First and 10 from own 20: Walsh fakes the handoff, keeps to his left for six yards (tripping penalty)
Second and 12 from own 18 (same drive): Walsh drops straight back, hits Jhajuan Seales for a nice 14-yard catch hear the sideline for a first down.
First and 5 from the Mississippi State 38 (same drive): Walsh goes play-action, scrambles to avoid the sack, takes off to his right, dodges another potential tackler by cutting back inside, dives for the sticks and a first down
First and 10 from Mississippi State 33 (next play): Walsh gives to Jeremy Smith for a five-yard carry up the middle.
Second and 5 from the Mississippi State 28 (next play): Walsh drops back, pump fakes and throws way out of bounds.
Second and 11 from own 37: Walsh hands to Roland for a one-yard gain up the middle.

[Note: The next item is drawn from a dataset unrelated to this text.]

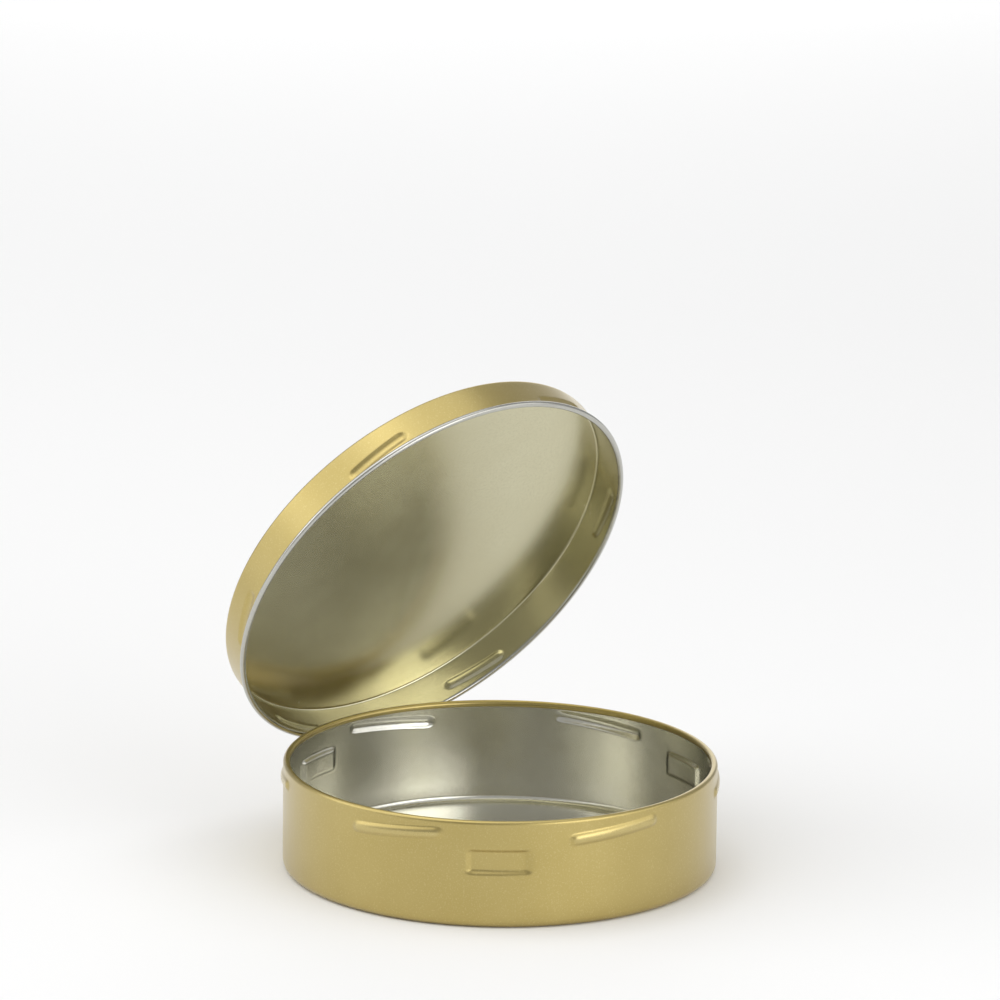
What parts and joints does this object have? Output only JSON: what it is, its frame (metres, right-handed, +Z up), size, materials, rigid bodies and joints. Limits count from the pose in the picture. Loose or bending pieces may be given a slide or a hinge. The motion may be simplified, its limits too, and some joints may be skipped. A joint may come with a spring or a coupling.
{
  "type": "round twist-lid tin",
  "caption": "Flat round drawn metal tin with slanted outside threads, rectangular pads pressed inwards and a separate skirted lid with pressed beads, tipped open.",
  "frame": {"origin": "centre of the base's underside", "axes": "+Z up out of the base's mouth, +Y towards the side of the base where the lid leans, +X along the line the lid tips about"},
  "size_m": [0.1044, 0.109, 0.1124],
  "materials": {
    "gold_lacquered_tinplate_base": "satin gold lacquer outside and on the rim curl, bare bright tinplate inside",
    "gold_lacquered_tinplate_lid": "satin gold lacquer outside, bare bright tinplate inside and on the edge curl"
  },
  "bodies": {
    "base": {"tin_base": "gold_lacquered_tinplate_base"},
    "lid": {"lid": "gold_lacquered_tinplate_lid"}
  },
  "joints": [
    {"name": "lid_tip", "type": "hinge", "parent": "base", "child": "lid", "pos_m": [0, 0.0538, 0.01825], "axis": [1, 0, 0], "range_deg": [0, 60]}
  ]
}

First and 10 from own 24 (final possession): Walsh hands to Smith for a two-yard gain up the middle.
Second and 8 from own 26 (next play): Walsh hands to Smith for a four-yard gain up the middle.
Third and 4 from own 30 (next play): Walsh fakes handoff, keeps to left, cuts inside and upfield for a 16-yard gain.
Item 2: No-stance defense
I don’t know if there’s a fancy name for this package. I’ll fully admit I meant to ask Glenn Spencer about this Monday and it slipped by mind. But what we saw on certain third-down plays were defensive linemen not in a stance, along with a couple linebackers showing blitz near the line of scrimmage. Some rushed the passer, some dropped into coverage.
Third and 7 from the OSU 16: From right to left, OSU went with Joe Mitchell, Tyler Johnson, Calvin Barnett, Trace Clark, Sam Wren and Shaun Lewis crowding the line. Mississippi State, likely confused, called a timeout.
Third and 7 from the OSU 16: Coming back from the timeout, OSU went back to the look. From right to left: Johnson (faked the rush then dropped into coverage), a player I couldn’t identify (coverage), Barnett (rushed passer), Wren (rushed), Lewis (rushed), Zack Craig (rushed). Tyler Russell hit running back LaDarius Perkins on a screen pass for three yards, but the Bulldogs were called for holding.
Third and seven from Mississippi State 48: Lineup was Jimmy Bean (rushed), Barnett (rushed), Lewis (didn’t fully rush or drop into coverage), Clark (rush), Johnson (rush), Mitchell (rush). Russell tossed an incomplete pass.
Third and 24 from Mississippi State 40: Lineup was Wren (rushed), Craig (coverage), Lewis (rushed), Barnett (coverage), Mitchell (rushed), Tyler Johnson (coverage) and Lyndell Johnson (rushed). Again, an incomplete pass for Russell.
Fourth quarter (last defensive play, actually)
Third and 10 from the OSU 31: Bean (rushed), Clark (rushed), Ogbah (rushed), Tyler Johnson (coverage), two others I couldn’t identify (rushed). Craig interception.
Item 3: Clint Chelf’s audition
Here are the plays Chelf ran on OSU’s first two offensive series before being replaced by Walsh:
First play (two-back set): Play-action to Smith, underneath pass to Tracy Moore near the sideline for three yards.
Second play (one-back set, Smith goes in motion): Swing pass to Smith that lands at his feet.
Third play (one-back set): Option play, Chelf tosses to Smith for a six-yard gain short of the first down. (This play call was…interesting).
Fourth play (one-back set): Quick pass to Charlie Moore near the sideline for seven yards.
Fifth play: Handoff to Smith, free play because of an offsides penalty
Sixth play (one-back set): Screen pass underthrown and at the feet of Smith. Chelf was under pressure on the play.
Seventh play (one-back set): Quick pass to Charlie Moore on the outside for one yard.
Eighth play (one-back set): With plenty of time, Chelf throws directly into coverage and would have been intercepted had Marcell Ateman not knocked the ball away from Jay Hughes. If Mike Gundy and Yurcich weren’t already thinking about going to Walsh, this throw likely convinced them the switch needed to happen.